> **AIM OF THE TASK**
The entries below contain a line with "anchor_hook();" and a line with "obj.parent = empty". Quote exactly those two lines and all lines between them.

> **SUPPLIED INFORMATION**
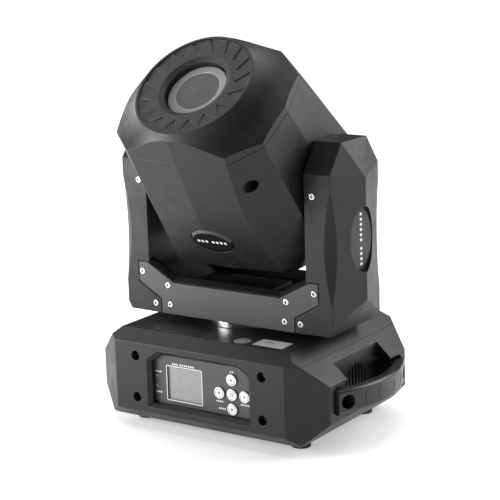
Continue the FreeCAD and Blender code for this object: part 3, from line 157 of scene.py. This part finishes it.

--

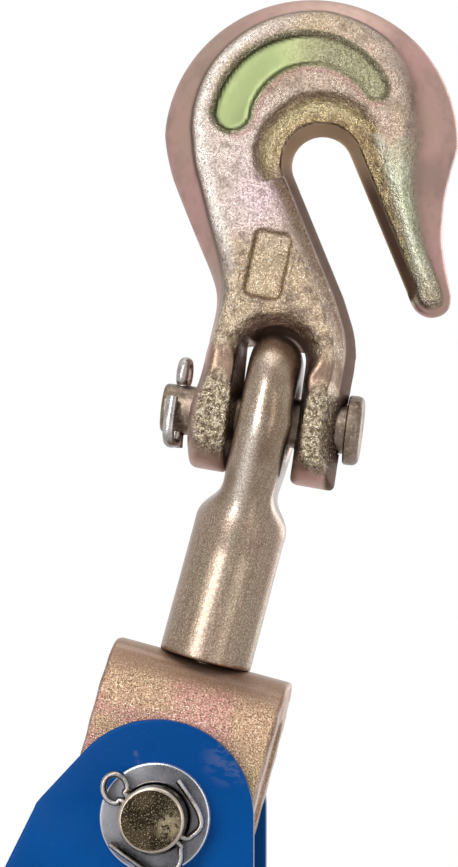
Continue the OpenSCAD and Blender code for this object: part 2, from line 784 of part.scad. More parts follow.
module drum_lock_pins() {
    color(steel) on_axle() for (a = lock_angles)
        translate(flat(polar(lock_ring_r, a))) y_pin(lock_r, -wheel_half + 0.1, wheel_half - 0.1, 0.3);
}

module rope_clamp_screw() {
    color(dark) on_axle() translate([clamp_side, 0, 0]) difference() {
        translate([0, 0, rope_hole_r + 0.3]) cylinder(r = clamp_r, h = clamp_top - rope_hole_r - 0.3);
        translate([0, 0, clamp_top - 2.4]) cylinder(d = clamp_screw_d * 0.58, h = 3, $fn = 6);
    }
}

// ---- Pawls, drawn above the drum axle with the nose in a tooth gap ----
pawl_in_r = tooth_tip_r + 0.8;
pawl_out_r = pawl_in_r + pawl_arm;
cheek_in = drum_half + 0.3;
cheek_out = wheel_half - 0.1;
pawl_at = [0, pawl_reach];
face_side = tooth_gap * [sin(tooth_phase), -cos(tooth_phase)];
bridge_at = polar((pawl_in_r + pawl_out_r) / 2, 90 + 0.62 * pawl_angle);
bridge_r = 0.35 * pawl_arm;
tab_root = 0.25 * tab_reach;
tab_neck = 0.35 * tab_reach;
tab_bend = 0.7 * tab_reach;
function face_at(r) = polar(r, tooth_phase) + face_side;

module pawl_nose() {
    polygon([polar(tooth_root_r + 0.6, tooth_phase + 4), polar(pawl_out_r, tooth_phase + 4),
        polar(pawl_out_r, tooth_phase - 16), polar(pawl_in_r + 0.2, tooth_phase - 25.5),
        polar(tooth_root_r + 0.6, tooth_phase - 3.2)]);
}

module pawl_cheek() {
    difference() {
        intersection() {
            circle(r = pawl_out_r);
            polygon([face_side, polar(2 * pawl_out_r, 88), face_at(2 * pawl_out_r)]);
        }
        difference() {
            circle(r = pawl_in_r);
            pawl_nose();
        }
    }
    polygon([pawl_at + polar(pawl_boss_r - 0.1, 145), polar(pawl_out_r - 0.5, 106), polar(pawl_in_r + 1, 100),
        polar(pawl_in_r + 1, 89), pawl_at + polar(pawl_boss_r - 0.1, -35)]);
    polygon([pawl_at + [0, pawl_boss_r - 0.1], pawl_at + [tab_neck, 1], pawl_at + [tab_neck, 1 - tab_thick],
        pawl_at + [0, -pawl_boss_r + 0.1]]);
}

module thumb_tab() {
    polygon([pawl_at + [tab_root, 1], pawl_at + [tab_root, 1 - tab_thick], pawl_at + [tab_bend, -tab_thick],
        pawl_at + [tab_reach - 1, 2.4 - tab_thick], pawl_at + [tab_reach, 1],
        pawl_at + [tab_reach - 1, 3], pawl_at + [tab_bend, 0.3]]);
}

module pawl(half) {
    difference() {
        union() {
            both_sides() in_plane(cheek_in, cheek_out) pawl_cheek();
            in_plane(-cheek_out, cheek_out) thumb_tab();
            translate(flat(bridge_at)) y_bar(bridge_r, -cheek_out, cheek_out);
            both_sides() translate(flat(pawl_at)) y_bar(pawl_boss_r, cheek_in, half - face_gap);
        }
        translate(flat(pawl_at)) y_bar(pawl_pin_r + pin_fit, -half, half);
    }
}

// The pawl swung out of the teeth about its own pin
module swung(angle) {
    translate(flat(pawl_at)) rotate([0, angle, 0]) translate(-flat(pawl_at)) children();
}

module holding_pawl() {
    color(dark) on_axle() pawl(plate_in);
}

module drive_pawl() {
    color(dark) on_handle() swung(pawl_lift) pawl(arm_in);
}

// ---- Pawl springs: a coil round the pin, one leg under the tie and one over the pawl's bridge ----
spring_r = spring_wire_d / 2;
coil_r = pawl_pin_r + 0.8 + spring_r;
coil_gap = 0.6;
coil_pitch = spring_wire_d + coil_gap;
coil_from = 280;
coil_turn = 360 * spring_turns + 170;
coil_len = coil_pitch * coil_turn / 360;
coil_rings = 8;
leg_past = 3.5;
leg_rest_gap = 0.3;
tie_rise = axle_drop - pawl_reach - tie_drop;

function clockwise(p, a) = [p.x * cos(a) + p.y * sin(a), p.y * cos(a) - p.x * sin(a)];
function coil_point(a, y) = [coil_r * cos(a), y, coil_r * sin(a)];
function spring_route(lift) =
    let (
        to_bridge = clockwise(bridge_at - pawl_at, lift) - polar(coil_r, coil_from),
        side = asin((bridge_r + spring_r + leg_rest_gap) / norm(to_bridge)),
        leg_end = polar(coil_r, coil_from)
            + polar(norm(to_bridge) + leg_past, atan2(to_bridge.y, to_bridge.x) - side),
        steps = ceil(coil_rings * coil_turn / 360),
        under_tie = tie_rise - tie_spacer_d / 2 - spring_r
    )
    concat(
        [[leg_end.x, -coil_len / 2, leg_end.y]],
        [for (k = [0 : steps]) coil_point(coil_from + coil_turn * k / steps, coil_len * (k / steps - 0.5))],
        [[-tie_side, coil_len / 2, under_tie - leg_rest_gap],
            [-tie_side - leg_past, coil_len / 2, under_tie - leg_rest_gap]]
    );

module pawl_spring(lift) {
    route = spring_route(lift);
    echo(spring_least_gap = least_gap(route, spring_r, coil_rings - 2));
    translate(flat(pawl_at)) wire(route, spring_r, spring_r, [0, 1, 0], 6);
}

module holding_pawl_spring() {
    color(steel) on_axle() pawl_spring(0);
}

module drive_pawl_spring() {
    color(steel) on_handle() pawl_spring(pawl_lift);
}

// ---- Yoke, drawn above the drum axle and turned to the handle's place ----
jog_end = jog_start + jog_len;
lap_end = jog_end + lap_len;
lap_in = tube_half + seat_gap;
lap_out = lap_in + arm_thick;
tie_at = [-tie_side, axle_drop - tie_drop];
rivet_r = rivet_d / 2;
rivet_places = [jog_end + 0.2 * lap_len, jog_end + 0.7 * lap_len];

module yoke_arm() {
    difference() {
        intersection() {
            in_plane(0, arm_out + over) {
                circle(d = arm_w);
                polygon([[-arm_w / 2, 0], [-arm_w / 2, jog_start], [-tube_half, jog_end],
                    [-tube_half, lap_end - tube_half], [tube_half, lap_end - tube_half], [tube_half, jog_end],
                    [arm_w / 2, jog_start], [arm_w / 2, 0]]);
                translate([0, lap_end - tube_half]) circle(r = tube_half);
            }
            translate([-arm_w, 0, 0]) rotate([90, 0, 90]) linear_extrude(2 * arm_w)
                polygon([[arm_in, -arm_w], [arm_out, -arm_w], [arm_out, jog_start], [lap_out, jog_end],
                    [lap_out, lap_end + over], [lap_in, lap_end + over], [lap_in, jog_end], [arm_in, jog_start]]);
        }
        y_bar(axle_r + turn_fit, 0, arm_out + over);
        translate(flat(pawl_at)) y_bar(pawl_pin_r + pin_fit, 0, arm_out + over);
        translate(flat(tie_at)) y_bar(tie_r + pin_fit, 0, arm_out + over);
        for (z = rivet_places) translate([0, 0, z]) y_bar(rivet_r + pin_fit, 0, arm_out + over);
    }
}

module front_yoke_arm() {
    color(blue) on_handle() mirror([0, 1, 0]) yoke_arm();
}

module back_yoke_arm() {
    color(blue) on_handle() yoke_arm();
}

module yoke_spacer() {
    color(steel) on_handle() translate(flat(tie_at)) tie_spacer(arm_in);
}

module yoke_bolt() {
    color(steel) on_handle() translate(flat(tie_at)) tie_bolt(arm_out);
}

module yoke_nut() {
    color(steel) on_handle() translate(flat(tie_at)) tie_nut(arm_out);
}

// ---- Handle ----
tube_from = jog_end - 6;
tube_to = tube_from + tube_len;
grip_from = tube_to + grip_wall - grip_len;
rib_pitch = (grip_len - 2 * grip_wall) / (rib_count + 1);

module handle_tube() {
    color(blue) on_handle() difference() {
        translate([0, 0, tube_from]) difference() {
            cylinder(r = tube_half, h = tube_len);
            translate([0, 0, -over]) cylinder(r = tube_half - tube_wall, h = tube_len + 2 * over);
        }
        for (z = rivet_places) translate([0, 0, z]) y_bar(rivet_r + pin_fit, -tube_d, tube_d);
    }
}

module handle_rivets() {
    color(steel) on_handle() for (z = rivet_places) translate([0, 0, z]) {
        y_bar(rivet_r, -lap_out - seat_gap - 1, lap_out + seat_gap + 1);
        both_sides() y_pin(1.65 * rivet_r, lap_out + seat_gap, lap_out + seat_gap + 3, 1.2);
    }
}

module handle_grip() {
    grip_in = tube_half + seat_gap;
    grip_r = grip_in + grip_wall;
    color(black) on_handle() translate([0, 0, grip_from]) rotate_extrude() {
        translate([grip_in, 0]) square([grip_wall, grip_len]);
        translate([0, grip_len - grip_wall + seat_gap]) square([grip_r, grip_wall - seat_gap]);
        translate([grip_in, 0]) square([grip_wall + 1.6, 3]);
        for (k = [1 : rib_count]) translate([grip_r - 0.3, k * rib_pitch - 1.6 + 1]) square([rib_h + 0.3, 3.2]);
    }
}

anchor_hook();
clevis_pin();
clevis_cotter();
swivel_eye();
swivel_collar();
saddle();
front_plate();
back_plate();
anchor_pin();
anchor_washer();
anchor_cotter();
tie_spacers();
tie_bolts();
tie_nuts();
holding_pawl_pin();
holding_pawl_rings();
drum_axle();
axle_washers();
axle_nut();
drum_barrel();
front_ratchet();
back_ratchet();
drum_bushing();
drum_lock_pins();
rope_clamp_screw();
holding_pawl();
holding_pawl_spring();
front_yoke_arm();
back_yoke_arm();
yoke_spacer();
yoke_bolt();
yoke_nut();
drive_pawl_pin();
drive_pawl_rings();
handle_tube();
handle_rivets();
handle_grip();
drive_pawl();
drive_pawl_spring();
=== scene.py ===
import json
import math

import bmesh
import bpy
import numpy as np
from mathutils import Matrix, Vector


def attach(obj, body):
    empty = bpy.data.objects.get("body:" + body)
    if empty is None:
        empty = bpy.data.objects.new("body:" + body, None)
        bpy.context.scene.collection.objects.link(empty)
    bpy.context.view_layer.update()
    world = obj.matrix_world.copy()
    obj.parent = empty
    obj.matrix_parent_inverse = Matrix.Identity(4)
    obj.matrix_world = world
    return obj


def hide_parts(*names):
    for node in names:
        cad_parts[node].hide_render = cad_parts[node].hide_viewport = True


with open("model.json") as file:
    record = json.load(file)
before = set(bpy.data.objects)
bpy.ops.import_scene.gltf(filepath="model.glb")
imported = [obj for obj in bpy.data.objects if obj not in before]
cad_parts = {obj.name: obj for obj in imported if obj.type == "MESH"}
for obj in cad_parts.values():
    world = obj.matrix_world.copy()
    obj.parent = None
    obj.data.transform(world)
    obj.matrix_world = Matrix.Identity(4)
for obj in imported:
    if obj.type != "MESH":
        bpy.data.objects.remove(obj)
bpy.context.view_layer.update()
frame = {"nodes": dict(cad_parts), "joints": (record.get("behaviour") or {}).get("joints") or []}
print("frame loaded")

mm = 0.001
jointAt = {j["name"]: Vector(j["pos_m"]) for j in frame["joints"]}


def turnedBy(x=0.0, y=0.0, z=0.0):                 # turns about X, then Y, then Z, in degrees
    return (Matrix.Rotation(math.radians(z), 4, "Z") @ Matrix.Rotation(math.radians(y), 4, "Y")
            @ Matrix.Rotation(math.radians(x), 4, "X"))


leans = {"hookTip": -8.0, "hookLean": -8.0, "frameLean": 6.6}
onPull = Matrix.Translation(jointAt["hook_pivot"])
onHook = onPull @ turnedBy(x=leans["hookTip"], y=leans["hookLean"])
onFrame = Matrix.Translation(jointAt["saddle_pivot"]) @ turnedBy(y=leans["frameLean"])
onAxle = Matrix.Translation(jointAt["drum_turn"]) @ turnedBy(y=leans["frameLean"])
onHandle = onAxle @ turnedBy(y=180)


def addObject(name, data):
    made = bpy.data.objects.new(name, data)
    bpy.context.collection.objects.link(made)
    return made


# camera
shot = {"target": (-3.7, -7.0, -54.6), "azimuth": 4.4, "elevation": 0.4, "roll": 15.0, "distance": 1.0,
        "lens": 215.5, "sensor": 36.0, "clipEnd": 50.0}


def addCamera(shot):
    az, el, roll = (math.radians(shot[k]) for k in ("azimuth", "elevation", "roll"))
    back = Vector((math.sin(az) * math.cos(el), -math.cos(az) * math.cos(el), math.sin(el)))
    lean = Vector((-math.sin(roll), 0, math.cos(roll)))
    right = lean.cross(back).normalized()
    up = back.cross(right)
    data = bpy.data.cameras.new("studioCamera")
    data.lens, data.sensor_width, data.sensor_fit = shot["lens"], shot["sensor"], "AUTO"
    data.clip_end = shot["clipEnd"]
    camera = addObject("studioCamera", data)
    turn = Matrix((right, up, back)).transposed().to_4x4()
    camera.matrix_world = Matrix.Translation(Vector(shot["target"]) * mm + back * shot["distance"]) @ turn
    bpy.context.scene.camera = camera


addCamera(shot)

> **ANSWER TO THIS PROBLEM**
anchor_hook();
clevis_pin();
clevis_cotter();
swivel_eye();
swivel_collar();
saddle();
front_plate();
back_plate();
anchor_pin();
anchor_washer();
anchor_cotter();
tie_spacers();
tie_bolts();
tie_nuts();
holding_pawl_pin();
holding_pawl_rings();
drum_axle();
axle_washers();
axle_nut();
drum_barrel();
front_ratchet();
back_ratchet();
drum_bushing();
drum_lock_pins();
rope_clamp_screw();
holding_pawl();
holding_pawl_spring();
front_yoke_arm();
back_yoke_arm();
yoke_spacer();
yoke_bolt();
yoke_nut();
drive_pawl_pin();
drive_pawl_rings();
handle_tube();
handle_rivets();
handle_grip();
drive_pawl();
drive_pawl_spring();
=== scene.py ===
import json
import math

import bmesh
import bpy
import numpy as np
from mathutils import Matrix, Vector


def attach(obj, body):
    empty = bpy.data.objects.get("body:" + body)
    if empty is None:
        empty = bpy.data.objects.new("body:" + body, None)
        bpy.context.scene.collection.objects.link(empty)
    bpy.context.view_layer.update()
    world = obj.matrix_world.copy()
    obj.parent = empty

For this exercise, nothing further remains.